* _MATERIAL PROVIDED_
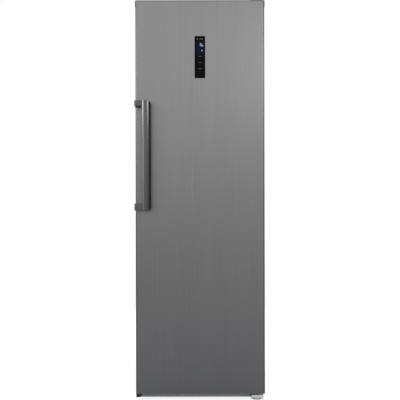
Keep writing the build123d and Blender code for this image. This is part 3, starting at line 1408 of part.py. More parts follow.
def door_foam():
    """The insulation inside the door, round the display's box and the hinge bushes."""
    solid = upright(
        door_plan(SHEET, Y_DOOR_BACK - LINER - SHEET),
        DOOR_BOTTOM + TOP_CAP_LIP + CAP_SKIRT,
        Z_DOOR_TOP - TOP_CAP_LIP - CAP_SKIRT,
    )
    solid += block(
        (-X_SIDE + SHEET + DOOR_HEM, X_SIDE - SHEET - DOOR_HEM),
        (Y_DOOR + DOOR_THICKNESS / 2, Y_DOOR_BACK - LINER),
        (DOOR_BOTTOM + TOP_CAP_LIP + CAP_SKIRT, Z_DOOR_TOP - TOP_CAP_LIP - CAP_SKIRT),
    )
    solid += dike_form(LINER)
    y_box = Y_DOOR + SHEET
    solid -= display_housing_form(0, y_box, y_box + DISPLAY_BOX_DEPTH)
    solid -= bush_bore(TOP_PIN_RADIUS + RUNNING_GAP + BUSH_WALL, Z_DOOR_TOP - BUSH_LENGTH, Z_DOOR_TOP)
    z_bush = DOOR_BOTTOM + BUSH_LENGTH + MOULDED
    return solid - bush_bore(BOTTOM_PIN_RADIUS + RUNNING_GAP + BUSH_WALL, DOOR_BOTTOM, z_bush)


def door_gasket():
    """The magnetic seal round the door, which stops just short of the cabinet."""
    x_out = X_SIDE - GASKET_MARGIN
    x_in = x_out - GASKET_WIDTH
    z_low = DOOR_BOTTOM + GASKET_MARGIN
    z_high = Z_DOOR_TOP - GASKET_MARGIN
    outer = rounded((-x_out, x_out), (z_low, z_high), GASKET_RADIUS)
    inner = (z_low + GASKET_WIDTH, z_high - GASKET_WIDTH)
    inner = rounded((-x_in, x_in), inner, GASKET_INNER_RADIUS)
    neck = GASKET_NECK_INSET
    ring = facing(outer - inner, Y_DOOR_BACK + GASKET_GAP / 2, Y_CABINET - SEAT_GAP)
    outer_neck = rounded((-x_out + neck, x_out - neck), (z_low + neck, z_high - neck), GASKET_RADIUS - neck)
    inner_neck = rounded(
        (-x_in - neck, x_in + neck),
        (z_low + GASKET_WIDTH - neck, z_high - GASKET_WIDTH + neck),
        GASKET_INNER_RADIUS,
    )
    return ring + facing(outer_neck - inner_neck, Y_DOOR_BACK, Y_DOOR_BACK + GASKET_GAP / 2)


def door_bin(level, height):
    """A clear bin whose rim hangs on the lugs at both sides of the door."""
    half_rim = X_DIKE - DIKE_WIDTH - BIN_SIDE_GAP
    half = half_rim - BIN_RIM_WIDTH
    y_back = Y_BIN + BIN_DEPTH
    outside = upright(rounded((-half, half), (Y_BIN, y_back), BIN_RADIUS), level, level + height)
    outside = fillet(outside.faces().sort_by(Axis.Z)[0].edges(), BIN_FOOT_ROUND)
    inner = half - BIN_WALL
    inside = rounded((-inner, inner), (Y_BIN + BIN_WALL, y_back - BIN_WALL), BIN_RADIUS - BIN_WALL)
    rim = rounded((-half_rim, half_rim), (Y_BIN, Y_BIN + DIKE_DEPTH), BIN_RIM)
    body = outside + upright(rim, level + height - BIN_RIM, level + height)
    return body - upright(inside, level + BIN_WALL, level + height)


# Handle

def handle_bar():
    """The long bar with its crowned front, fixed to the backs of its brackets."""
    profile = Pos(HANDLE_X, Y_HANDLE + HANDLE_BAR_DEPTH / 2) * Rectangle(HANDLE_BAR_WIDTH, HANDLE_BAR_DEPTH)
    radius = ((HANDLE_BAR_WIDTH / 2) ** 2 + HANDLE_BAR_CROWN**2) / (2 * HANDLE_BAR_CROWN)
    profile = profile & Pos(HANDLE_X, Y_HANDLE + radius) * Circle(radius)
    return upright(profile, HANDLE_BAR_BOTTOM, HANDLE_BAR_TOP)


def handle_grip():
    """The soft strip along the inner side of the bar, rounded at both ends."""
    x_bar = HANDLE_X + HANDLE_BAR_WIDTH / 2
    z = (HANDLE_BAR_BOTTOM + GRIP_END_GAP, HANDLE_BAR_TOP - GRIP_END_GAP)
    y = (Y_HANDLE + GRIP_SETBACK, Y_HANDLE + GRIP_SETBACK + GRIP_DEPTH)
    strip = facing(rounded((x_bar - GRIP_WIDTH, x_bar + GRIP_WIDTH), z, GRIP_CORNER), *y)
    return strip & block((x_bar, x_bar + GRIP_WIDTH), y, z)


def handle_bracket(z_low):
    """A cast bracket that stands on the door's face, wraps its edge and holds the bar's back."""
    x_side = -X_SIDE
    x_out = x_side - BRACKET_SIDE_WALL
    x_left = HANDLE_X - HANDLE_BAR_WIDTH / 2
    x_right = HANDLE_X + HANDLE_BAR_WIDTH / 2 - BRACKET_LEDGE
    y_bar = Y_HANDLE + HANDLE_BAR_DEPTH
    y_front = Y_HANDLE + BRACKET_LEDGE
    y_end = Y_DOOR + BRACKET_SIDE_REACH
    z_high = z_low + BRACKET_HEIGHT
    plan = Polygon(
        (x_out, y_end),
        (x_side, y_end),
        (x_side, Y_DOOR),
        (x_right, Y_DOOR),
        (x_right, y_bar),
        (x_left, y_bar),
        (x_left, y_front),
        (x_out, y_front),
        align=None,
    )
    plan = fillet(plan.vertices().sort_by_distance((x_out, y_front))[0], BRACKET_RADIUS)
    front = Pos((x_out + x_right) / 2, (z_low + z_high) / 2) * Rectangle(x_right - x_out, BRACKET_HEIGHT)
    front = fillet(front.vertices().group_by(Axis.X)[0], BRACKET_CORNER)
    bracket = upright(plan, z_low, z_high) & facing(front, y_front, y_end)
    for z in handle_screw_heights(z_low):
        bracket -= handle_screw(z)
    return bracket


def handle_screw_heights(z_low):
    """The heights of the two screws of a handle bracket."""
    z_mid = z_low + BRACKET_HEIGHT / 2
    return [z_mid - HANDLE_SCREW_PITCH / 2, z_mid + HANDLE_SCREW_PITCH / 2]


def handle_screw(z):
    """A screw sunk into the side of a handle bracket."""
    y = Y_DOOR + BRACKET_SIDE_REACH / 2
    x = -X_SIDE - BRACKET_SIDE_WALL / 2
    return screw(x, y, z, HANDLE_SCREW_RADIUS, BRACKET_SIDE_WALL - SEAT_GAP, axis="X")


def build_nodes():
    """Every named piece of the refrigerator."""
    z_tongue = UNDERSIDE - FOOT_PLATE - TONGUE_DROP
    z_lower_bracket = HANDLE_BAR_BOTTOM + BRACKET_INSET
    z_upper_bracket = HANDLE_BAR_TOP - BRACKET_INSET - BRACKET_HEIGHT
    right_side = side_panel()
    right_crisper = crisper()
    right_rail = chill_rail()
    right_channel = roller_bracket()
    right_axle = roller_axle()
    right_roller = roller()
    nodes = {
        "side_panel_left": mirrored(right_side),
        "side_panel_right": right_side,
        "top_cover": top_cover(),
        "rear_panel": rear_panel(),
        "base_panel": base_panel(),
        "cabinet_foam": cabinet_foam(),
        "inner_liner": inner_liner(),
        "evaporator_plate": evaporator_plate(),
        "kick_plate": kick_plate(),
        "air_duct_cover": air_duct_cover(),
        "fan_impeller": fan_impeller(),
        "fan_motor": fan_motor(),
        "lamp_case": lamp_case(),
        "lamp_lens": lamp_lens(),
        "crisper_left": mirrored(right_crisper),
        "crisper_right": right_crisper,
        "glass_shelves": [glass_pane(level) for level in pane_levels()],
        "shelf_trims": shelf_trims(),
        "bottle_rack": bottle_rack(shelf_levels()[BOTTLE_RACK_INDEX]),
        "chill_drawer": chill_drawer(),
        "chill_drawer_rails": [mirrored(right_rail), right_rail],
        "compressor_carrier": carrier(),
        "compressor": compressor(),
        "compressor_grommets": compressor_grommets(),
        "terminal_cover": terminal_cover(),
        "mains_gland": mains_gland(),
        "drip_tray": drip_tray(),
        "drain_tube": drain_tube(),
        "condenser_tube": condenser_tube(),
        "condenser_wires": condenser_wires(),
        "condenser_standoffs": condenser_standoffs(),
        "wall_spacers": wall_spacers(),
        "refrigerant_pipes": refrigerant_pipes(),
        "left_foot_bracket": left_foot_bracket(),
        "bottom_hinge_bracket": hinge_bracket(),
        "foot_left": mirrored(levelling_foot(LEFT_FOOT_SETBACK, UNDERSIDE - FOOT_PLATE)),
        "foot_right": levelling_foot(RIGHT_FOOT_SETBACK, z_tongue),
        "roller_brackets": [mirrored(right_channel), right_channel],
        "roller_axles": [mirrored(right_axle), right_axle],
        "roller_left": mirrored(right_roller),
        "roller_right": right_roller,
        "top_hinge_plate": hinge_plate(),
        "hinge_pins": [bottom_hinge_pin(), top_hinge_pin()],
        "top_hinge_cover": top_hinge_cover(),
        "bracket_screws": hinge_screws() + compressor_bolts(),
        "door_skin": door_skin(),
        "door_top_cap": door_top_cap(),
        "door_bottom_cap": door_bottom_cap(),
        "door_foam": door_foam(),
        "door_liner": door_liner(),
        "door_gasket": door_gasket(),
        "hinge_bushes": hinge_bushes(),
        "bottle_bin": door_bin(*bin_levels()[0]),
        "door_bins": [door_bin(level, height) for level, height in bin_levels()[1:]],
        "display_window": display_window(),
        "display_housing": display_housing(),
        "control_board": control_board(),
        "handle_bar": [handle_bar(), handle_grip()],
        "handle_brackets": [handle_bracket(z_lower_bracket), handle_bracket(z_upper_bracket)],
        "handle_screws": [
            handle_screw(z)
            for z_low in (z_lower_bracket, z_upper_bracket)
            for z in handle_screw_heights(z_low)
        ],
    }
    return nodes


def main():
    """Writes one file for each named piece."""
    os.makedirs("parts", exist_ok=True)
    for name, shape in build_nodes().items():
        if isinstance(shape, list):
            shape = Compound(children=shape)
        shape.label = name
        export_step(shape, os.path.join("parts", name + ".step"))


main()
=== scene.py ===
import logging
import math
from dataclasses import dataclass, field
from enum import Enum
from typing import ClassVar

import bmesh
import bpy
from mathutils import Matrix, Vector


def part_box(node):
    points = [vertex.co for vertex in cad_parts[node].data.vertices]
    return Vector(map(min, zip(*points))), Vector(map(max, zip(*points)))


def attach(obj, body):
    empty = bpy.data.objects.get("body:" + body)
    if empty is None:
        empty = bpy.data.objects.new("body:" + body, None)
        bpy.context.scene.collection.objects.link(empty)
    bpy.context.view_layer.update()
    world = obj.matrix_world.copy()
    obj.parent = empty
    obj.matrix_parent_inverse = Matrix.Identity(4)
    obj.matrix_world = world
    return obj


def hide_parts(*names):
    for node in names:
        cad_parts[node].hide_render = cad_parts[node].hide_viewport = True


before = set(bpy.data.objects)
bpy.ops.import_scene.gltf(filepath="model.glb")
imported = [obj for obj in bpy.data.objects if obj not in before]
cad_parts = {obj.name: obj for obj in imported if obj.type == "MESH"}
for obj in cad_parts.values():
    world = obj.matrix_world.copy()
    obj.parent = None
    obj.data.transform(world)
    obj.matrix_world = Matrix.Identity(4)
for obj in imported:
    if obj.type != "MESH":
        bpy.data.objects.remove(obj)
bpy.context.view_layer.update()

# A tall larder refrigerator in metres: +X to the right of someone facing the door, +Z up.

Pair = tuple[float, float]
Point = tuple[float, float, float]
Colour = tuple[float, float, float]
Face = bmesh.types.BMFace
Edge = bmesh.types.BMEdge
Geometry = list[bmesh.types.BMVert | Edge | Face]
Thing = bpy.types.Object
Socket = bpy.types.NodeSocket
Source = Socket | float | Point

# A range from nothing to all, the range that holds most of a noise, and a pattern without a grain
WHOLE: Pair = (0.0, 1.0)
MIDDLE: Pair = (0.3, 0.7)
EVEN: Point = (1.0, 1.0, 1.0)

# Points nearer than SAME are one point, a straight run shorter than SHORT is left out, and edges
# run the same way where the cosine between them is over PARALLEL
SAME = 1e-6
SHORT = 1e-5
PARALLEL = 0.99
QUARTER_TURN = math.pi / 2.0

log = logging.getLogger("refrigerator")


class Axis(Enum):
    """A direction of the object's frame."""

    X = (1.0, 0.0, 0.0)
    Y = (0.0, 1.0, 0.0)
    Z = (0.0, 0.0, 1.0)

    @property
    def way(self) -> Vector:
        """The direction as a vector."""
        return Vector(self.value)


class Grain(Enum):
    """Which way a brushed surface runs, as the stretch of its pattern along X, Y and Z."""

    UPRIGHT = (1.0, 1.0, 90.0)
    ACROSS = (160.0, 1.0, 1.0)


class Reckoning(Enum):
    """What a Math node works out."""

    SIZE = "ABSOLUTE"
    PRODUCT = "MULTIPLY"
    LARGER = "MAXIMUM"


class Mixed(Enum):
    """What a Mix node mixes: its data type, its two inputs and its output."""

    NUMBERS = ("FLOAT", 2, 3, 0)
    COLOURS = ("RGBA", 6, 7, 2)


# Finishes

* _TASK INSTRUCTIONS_
Restate the first line and every line after it, word for word, stopping once the line with "return solid - bush_bore(BOTTOM_PIN_RADIUS" is done.

* _TASK RESULT_
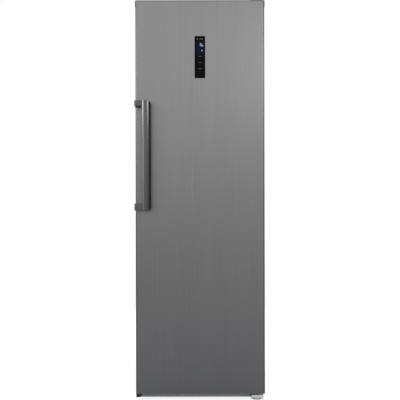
Keep writing the build123d and Blender code for this image. This is part 3, starting at line 1408 of part.py. More parts follow.
def door_foam():
    """The insulation inside the door, round the display's box and the hinge bushes."""
    solid = upright(
        door_plan(SHEET, Y_DOOR_BACK - LINER - SHEET),
        DOOR_BOTTOM + TOP_CAP_LIP + CAP_SKIRT,
        Z_DOOR_TOP - TOP_CAP_LIP - CAP_SKIRT,
    )
    solid += block(
        (-X_SIDE + SHEET + DOOR_HEM, X_SIDE - SHEET - DOOR_HEM),
        (Y_DOOR + DOOR_THICKNESS / 2, Y_DOOR_BACK - LINER),
        (DOOR_BOTTOM + TOP_CAP_LIP + CAP_SKIRT, Z_DOOR_TOP - TOP_CAP_LIP - CAP_SKIRT),
    )
    solid += dike_form(LINER)
    y_box = Y_DOOR + SHEET
    solid -= display_housing_form(0, y_box, y_box + DISPLAY_BOX_DEPTH)
    solid -= bush_bore(TOP_PIN_RADIUS + RUNNING_GAP + BUSH_WALL, Z_DOOR_TOP - BUSH_LENGTH, Z_DOOR_TOP)
    z_bush = DOOR_BOTTOM + BUSH_LENGTH + MOULDED
    return solid - bush_bore(BOTTOM_PIN_RADIUS + RUNNING_GAP + BUSH_WALL, DOOR_BOTTOM, z_bush)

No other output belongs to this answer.